When Visa became one of the largest sponsors of the FIFA World Cup in 2014, it needed to track more than 40 countries, 200 channels and 1 billion engagements in real time.
Visa used Origami’s platform to measure its marketing dollars, gather insights and eliminate redundant tools, said Jessica Williams, global innovation marketing and analytics leader at Visa.
Opher Kahane, CEO and co-founder of Origami Logic, said companies need to adopt automation. A lot of organizations still use stone age tools by today’s marketing standards, Kahane said.
“They can't really move at the pace and optimize at the pace that the market demands of them … they aren't really be data-driven," he said.

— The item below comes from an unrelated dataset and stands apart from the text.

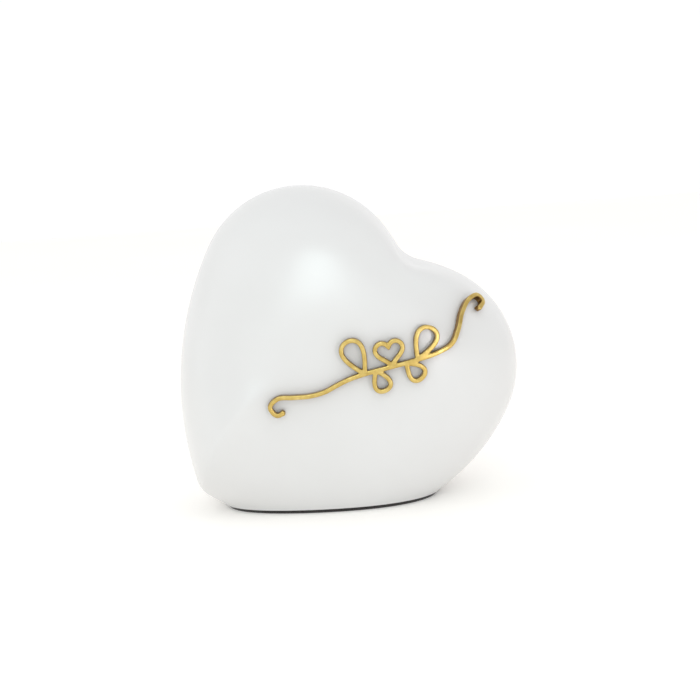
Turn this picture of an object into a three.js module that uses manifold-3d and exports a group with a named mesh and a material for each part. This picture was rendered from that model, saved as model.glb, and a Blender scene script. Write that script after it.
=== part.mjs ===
// A resin heart ornament: a hollow, puffed heart that leans over and stands on a flat cut,
// with a wire flourish pinned across its front and a threaded plug in its base.
// Millimetres and degrees. +Z is up, the front with the flourish faces -Y, and the origin is
// the middle of the bottom of the whole object's box.

import * as THREE from 'three';
import { mergeVertices } from 'three/addons/utils/BufferGeometryUtils.js';
import Module from 'manifold-3d';

// Heart outline, seen square on and before it leans: on each side a cleft arc, a lobe arc,
// a flank arc and a tip arc, each one tangent to the next.
const LOBE_RADIUS = 53.6;
const LOBE_SPREAD = 36; // lobe centre to the heart's own axis
const CLEFT_RADIUS = 12;
const TIP_RADIUS = 14.8;
const TIP_DROP = 104.2; // tip centre below the line of the lobe centres
const TIP_SHIFT = -13.9; // tip centre to the left of the heart's own axis
const LEFT_FLANK_RADIUS = 172.7;
const RIGHT_FLANK_RADIUS = 108.5;

// Puffed front and back, which mirror each other.
const HALF_DEPTH = 51;
const BULGE_DROP = 14.9; // middle of the bulge below the line of the lobe centres
const RIM_FULLNESS = 0.57; // 1 is an ellipse's shoulder, lower is squarer
const DEPTH_FULLNESS = 0.9;
const CROWN_ROUNDING = 0.9; // how far the sections turn from a heart to a circle at the crown
const CROWN_RADIUS = 85.8; // that circle, at the scale of the rim
const KEEL_BOW = 19.5; // how far the ridge up from the tip bows to the left
const KEEL_SPREAD = 0.9; // half-angle over which the bow fades, in radians
const CREASE = 9; // how far the ridge stands up as a soft edge
const CREASE_SPREAD = 0.27; // half-angle over which the edge fades, in radians
const CREASE_GAIN = 9.5; // makes the edge's profile 1 where it is highest
const CREASE_SOFTNESS = 0.02; // rounds the edge itself at the rim, and more towards the crown, in radians
const CROWN_SHARE = 0.1; // within this share of the rim's size the rounding no longer grows

// Stance
const LEAN = 38.8;
const BULGE_HEIGHT = 77.7; // middle of the bulge above the heart's flat cut

// Shell and base
const WALL = 6;
const FLOOR = 7;
const GAP = 0.3; // glue line or air between neighbouring pieces
const FELT = 1.5;
const FELT_INSET = 1;
const FELT_HOLE_RADIUS = 21;
const PLUG_X = -12; // plug's axis, left of the middle of the bulge and under the footprint's middle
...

Automation needs to begin as a fundamental organization decision, Kahane told CMSWire.
“The brand needs to wear the pants in that relationship and drive, rather than be on the receiving end of it. Make sure that there’s the right platform in place to deal with all layers of this marketing signal challenge around measuring their performance.”
As the organization scales, it needs to reassess to make sure the data yields are relevant and provide actionable insights, Kahane said. Then it needs to measure and optimize faster.
“Start small and scale into it, but pick the partner and processes and people that will allow you to increasingly scale. Otherwise, if your solution isn’t scalable, you’ll end up again with a bunch of siloed solutions, each for a different region or brand and campaign," he said.